DATA LINES »
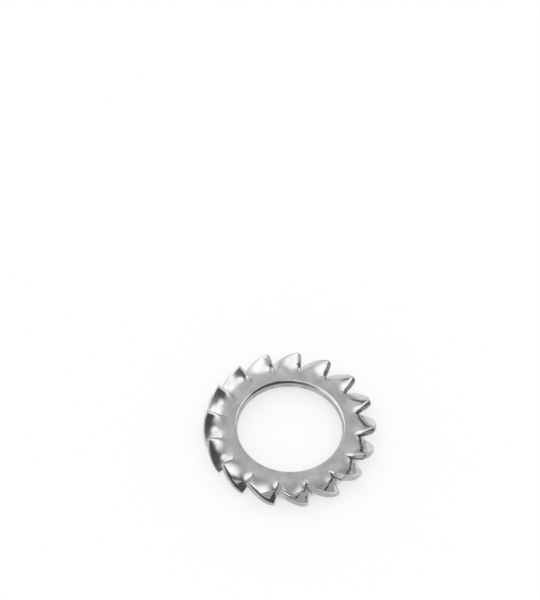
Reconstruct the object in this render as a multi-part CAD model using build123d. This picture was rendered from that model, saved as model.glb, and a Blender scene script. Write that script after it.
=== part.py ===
from build123d import *
import math
import os

# Toothed lock washer with external teeth, stamped in one piece from spring-steel strip.
# Radial slits part the teeth, and each tooth is twisted about its own radial centre line,
# so that one end of its rim stands above the ring and the other end below it.
# The origin is on the washer's axis, halfway through the sheet, and Z is that axis.

# Driving dimensions, in millimetres and degrees.
bore_diameter = 10.7
outer_diameter = 17.6        # over the middles of the teeth
sheet_thickness = 0.9
tooth_count = 16

bend_distance = 6.6          # from the axis to the straight line where a tooth starts to twist
swing_radius = 5.15          # of the circle in the ring that the twisted tips swing about
slit_width = 0.1             # in the flat blank, before the teeth are twisted

tip_twist = 46.0             # turn of a tooth about its centre line, reached at the rim
tip_lift = 0.13              # rise of a tooth's centre line above the ring, at the rim
tip_flare = 0.23             # how far twisting draws each side of a tooth outwards, at the rim

upper_edge_bevel = 0.25      # die roll and tumbling on the upper edges of the teeth
lower_edge_bevel = 0.25      # tumbling on their lower edges
bore_edge_bevel = 0.15       # tumbling on the upper rim of the bore

# Construction values.
sections_per_tooth = 5
trim_allowance = 0.2         # each tooth is drawn this much too long, then its tip is cut

outer_radius = outer_diameter / 2
half_pitch = 180 / tooth_count


def twist_share(x):
    """From 0 where the twist starts to 1 at the rim, easing in and out."""
    along = min((x - bend_distance) / (outer_radius - bend_distance), 1)
    return along * along * (3 - 2 * along)


def tooth_half_width(x):
    """Half the width of a tooth at distance x from the axis: it is cut beside a slit of even
    width, and drawn wider as it is twisted."""
    angle = math.radians(half_pitch)
    blank = x * math.tan(angle) - slit_width / 2 / math.cos(angle)
    return blank + tip_flare * twist_share(x)


def tooth_section(x):
    """The sheet's section across one tooth at distance x from the axis, lifted and turned."""
    share = twist_share(x)
    plane = Plane(origin=(x, 0, tip_lift * share), x_dir=(0, 1, 0), z_dir=(1, 0, 0))
    section = Rectangle(2 * tooth_half_width(x), sheet_thickness)
    return plane * Rot(0, 0, -tip_twist * share) * section


def twisted_strip():
    """A tooth with square edges, drawn a little past the rim."""
    step = (outer_radius + trim_allowance - bend_distance) / (sections_per_tooth - 1)
    return loft([tooth_section(bend_distance + step * i) for i in range(sections_per_tooth)])


def tip_envelope():
    """The tips swing about a circle in the ring, so they end on a larger ring of round
    section about it, and a tooth is shorter at its corners than along its middle."""
    swing = Plane.XZ * Pos(-swing_radius, 0) * Circle(outer_radius - swing_radius)
    return revolve(swing, Axis.Z)


def tumbled_tooth():
    """A whole tooth, with bevels for its worn edges. The edge across its inner end stays
    sharp, as that end is joined to the ring."""
    tooth = twisted_strip() & tip_envelope()
    upper_face = tooth.faces().sort_by(lambda face: face.normal_at().Z)[-1]
    tooth = chamfer(upper_face.edges().sort_by(Axis.X)[1:], upper_edge_bevel)
    lower_face = tooth.faces().sort_by(lambda face: face.normal_at().Z)[0]
    return chamfer(lower_face.edges().sort_by(Axis.X)[1:], lower_edge_bevel)


def ring():
    """The flat ring, as far out as the slits reach, with the bore's upper rim bevelled."""
    outline = RegularPolygon(bend_distance, tooth_count, major_radius=False, rotation=half_pitch)
    blank = extrude(outline - Circle(bore_diameter / 2), sheet_thickness / 2, both=True)
    upper_rim = blank.edges().filter_by(GeomType.CIRCLE).sort_by(Axis.Z)[-1]
    return chamfer(upper_rim, bore_edge_bevel)


def lock_washer():
    tooth = tumbled_tooth()
    return ring() + [Rot(0, 0, 2 * half_pitch * i) * tooth for i in range(tooth_count)]


os.makedirs("parts", exist_ok=True)
export_step(lock_washer(), "parts/lock_washer.step")
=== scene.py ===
import bmesh
import bpy
import math
import numpy as np
from collections import namedtuple
from mathutils import Matrix, Vector

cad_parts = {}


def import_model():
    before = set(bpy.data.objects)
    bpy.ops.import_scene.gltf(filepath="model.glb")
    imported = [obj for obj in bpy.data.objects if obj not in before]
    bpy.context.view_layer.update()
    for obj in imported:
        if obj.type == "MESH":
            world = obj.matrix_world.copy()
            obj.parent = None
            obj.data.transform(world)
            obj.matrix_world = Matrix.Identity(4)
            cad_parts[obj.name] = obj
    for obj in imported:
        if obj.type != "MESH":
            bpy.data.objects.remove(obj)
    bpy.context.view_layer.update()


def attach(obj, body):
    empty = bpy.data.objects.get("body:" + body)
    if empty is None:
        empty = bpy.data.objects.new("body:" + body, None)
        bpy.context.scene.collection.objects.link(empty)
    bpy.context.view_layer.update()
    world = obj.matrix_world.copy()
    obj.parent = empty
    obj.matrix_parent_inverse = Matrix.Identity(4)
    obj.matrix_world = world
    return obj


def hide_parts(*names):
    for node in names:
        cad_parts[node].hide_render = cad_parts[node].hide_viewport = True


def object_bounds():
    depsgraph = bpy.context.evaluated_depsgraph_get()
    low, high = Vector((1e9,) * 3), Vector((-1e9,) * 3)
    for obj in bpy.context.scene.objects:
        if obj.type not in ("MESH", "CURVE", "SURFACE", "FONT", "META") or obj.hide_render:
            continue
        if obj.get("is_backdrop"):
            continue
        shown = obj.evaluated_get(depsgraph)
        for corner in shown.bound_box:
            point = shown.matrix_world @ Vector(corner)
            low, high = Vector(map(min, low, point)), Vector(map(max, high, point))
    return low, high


# Toothed lock washer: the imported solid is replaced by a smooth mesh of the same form, with
# rolled and tumbled edges, in bright nickel plate, and set in a white studio.

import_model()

MM = 0.001

# The washer, in millimetres, as in the part's own source.
TOOTH_COUNT = 16
BORE_RADIUS = 5.35
OUTER_RADIUS = 8.8           # over the middles of the teeth
SHEET = 0.9
BEND = 6.6                   # from the axis to the line where a tooth starts to twist
SWING_RADIUS = 5.15          # of the circle in the ring that the tips swing about
SLIT_WIDTH = 0.1

# The twist of the teeth, in millimetres and degrees. The ring follows it a little way inside
# the bend, so that a tooth runs into the ring without a crease.
TWIST_START = 6.1            # from the axis to where the ring starts to follow the twist
TWIST_SLANT = 0.12           # how much sooner that is on the raised side, for each mm across
TWIST_RELEASE = 0.9          # length past a slit's root over which a tooth's sides come free
TWIST_HOLD = 5.0             # how near the slits' lines the ring still follows: more is nearer
TIP_TWIST = 43.8             # turn of a tooth about its centre line, reached at the rim
TIP_LIFT = 0.06              # rise of that line at the rim
TIP_FLARE = 0.24             # how far each side of a tooth is drawn outwards at the rim

# Rounding of the edges, in millimetres: how far in it reaches, and how far down.
Rounding = namedtuple("Rounding", "reach depth")
TOOTH_TOP = Rounding(reach=0.30, depth=0.15)
TOOTH_FOOT = Rounding(reach=0.50, depth=0.46)
BORE_TOP = Rounding(reach=0.27, depth=0.32)
BORE_FOOT = Rounding(reach=0.09, depth=0.09)
BORE_FULLNESS = 1.4          # how full the bore's are: 2 is an ellipse, and 1 a plain bevel
CORNER = 6.0                 # how square a tooth's corners stay: 2 is a ball, and more is sharper
ROOT_EASE = 0.45             # length over which the rounding fades in along a slit
SLIT_CLOSE = 0.12            # length over which a slit narrows to nothing at its root

# Mesh fineness, in steps.
EDGE_STEPS = 8               # over a rounded edge
ACROSS_STEPS = 22            # across a tooth, between its roundings
ALONG_STEPS = 20             # along a tooth, from the bend to its rounding
RING_STEPS = 14              # from the bore's rounding to the bend
WALL_STEPS = 5               # down a cut face
WELD = 1e-7                  # points of two grids that are closer, in metres, become one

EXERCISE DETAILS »
Go back over the listing above and copy exactly the lines that begin at the line with "lower_face = tooth.faces().sort_by(lambda" and stop after the line with "obj.parent = empty"; leave out every other line.

RESPONSE TO THE EXERCISE »
    lower_face = tooth.faces().sort_by(lambda face: face.normal_at().Z)[0]
    return chamfer(lower_face.edges().sort_by(Axis.X)[1:], lower_edge_bevel)


def ring():
    """The flat ring, as far out as the slits reach, with the bore's upper rim bevelled."""
    outline = RegularPolygon(bend_distance, tooth_count, major_radius=False, rotation=half_pitch)
    blank = extrude(outline - Circle(bore_diameter / 2), sheet_thickness / 2, both=True)
    upper_rim = blank.edges().filter_by(GeomType.CIRCLE).sort_by(Axis.Z)[-1]
    return chamfer(upper_rim, bore_edge_bevel)


def lock_washer():
    tooth = tumbled_tooth()
    return ring() + [Rot(0, 0, 2 * half_pitch * i) * tooth for i in range(tooth_count)]


os.makedirs("parts", exist_ok=True)
export_step(lock_washer(), "parts/lock_washer.step")
=== scene.py ===
import bmesh
import bpy
import math
import numpy as np
from collections import namedtuple
from mathutils import Matrix, Vector

cad_parts = {}


def import_model():
    before = set(bpy.data.objects)
    bpy.ops.import_scene.gltf(filepath="model.glb")
    imported = [obj for obj in bpy.data.objects if obj not in before]
    bpy.context.view_layer.update()
    for obj in imported:
        if obj.type == "MESH":
            world = obj.matrix_world.copy()
            obj.parent = None
            obj.data.transform(world)
            obj.matrix_world = Matrix.Identity(4)
            cad_parts[obj.name] = obj
    for obj in imported:
        if obj.type != "MESH":
            bpy.data.objects.remove(obj)
    bpy.context.view_layer.update()


def attach(obj, body):
    empty = bpy.data.objects.get("body:" + body)
    if empty is None:
        empty = bpy.data.objects.new("body:" + body, None)
        bpy.context.scene.collection.objects.link(empty)
    bpy.context.view_layer.update()
    world = obj.matrix_world.copy()
    obj.parent = empty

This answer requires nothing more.